Integrated asset modelling allows coupling fluid behavior in the full production system, from the reservoir to the facilities. This approach is crucial when different field development scenarios need to be evaluated during concept selection. Different situations must be systematically examined allowing for the optimal operational constraints (rate and pressure limits) and the dimensions of individual elements to be defined, whilst ensuring that material balance considerations are honoured.
Traditionally, reservoir, production and facilities groups separately conduct field modelling and simulations for each element in the system, as part of an iterative process. Reservoir engineers receive facilities constraints and lift performance curves from production engineers as an input. In return, production and facilities engineers receive production profiles from reservoir engineers and design the appropriate facilities capable of safely processing and transporting the produced fluids throughout the lifetime of the project. Any changes in production configuration affect all the models and leads to a need for each discipline to revaluate their simulation models. This process often results in approximations being adopted and frequently raises challenges in the audit trail, as assumptions may be inadequately documented.

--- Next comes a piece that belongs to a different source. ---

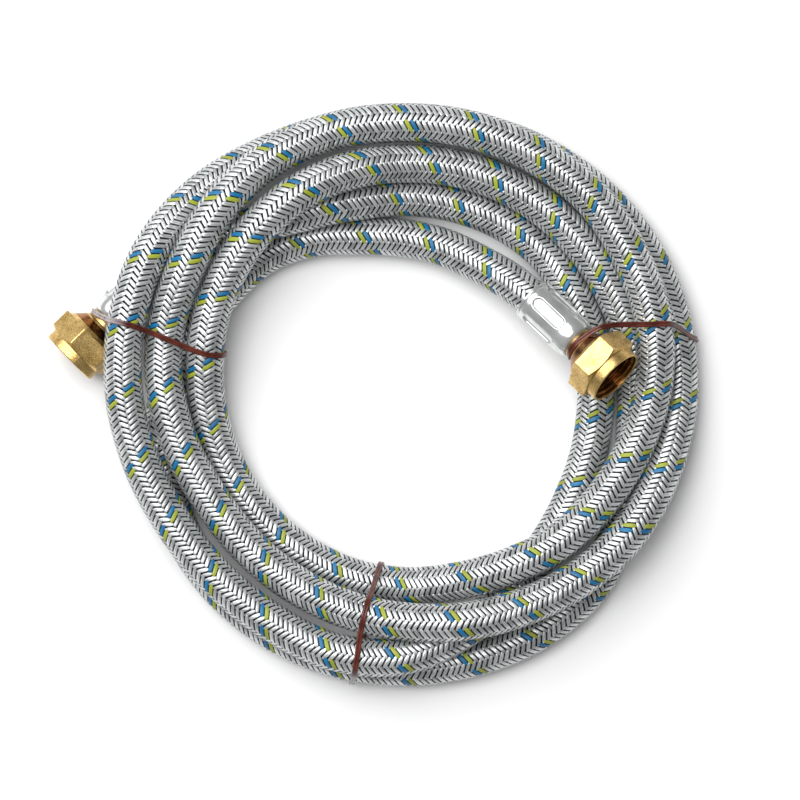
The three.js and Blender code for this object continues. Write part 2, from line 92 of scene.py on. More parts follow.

Integrated simulation generates representative field production forecasts and the ability to quantify cumulative production and key performance indicators for each scenario. As an example, rates, erosional velocities, pressures and temperatures profiles, compressor and pump requirements and many other variables may be explicitly studied throughout the entire life of the field. This approach reduces the risk of facilities bottlenecking and flow assurance becoming an HSE issue.
This paper describes some of the integrated asset management studies conducted to evaluate different strategies for the development of an ultra-deep water exploratory block, and the key technical factors considered.

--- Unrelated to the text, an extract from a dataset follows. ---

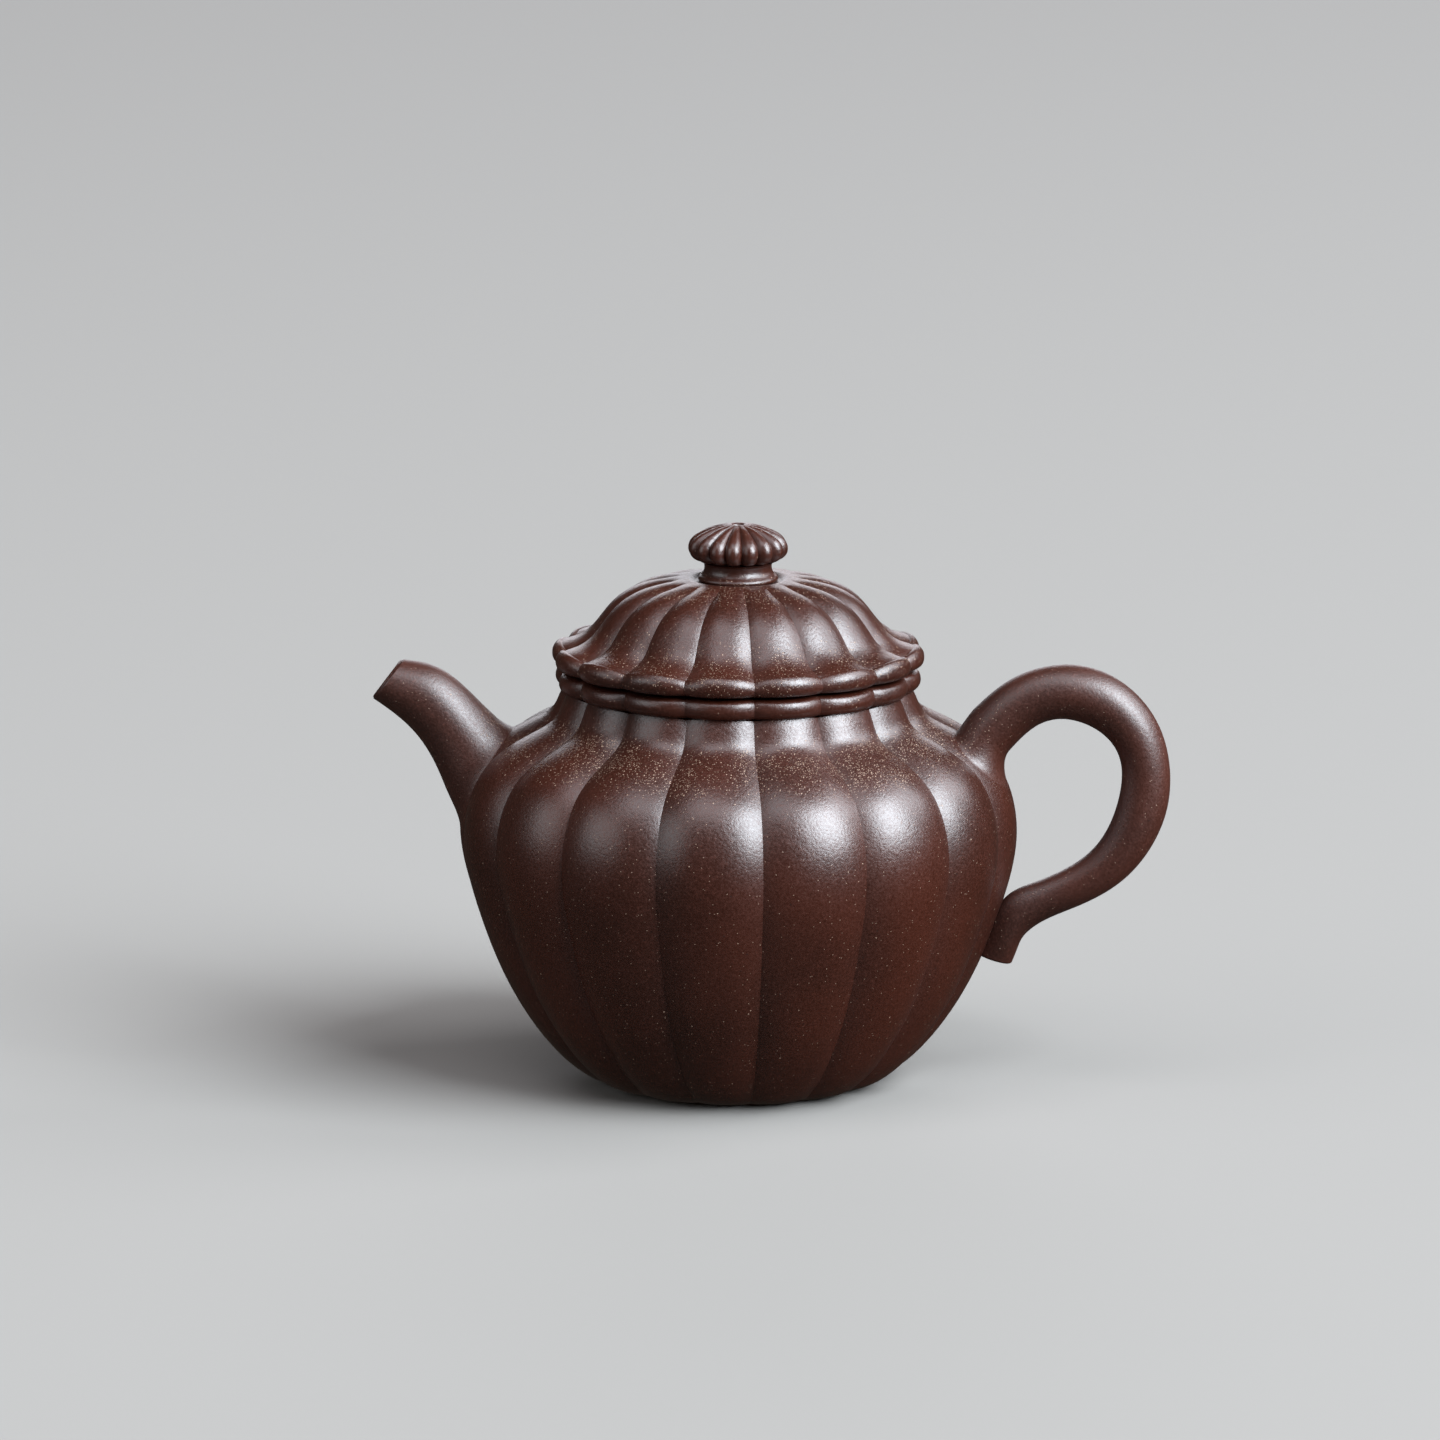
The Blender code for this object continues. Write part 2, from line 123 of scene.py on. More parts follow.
# ---- spout and handle, from the side: (upper or outer x, z), (lower or inner x, z), half width ----
# A root's reach says how far its rings keep to the belly's slope, and its pull how far they keep to
# the arm's direction, as parts of the distance to the first free ring: (at the top, at the bottom).
LOFT_SIDES = 96
SPOUT = (
    (-37.6, 55.5, -45.3, 44.6, 6.5),
    (-39.9, 57.7, -46.8, 48.1, 5.85),
    (-43.6, 61.2, -49.9, 52.9, 5.15),
    (-47.6, 63.5, -53.3, 56.0, 4.6),
    (-52.2, 64.25, -56.65, 58.3, 3.75),
)
SPOUT_RINGS = 60
SPOUT_ROOT = (-34.6, 54.0, -42.9, 38.0, 7.9)
SPOUT_ROOT_RINGS = 40
SPOUT_REACH = (0.10, 0.30)
SPOUT_PULL = (0.45, 0.35)
SPOUT_WALL = (2.2, 1.05)  # at the root, at the tip
SPOUT_LIP_RINGS = 9
SPOUT_LIP_SWELL = 0.45  # of the wall at the tip
SPOUT_LIP_INSET = 0.45  # so that the rounded lip ends where the outline does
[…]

For each concept studied, multi-disciplinary models were created to simulate reservoir, tubing, flowline and surface network behaviour for gas condensate, light oil and water production streams. Subsea separation and surface process facilities options were modelled to coordinate the work streams of the different engineering domains, in a coupled solution.

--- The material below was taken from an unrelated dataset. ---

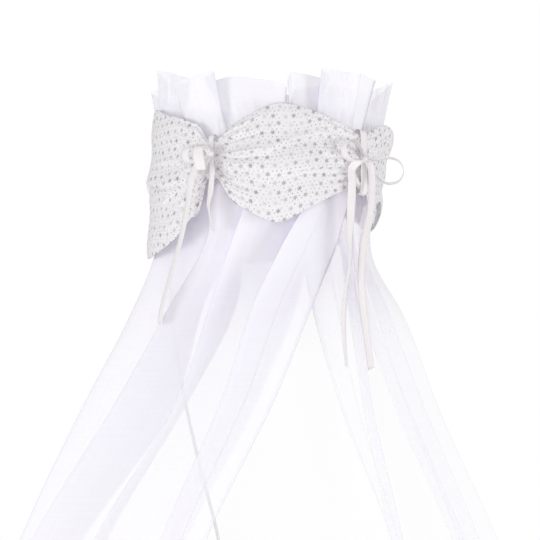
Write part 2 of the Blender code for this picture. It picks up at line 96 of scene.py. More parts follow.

Some complex development scenarios were included. A gas-reinjection case was modelled, where the separated gas from process simulation model is reinjected into the reservoir. Another scenario considered an ultra-deep subsea separation and boosting unit, which was modelled by process simulation software, connected to both the surface network and the reservoir simulation. All were linked with the FPSO process simulation. A range between 5 to 17% of oil gain was obtained in the different scenarios.
As a result of these studies, the decision making process for future investments in the field development plan was optimized.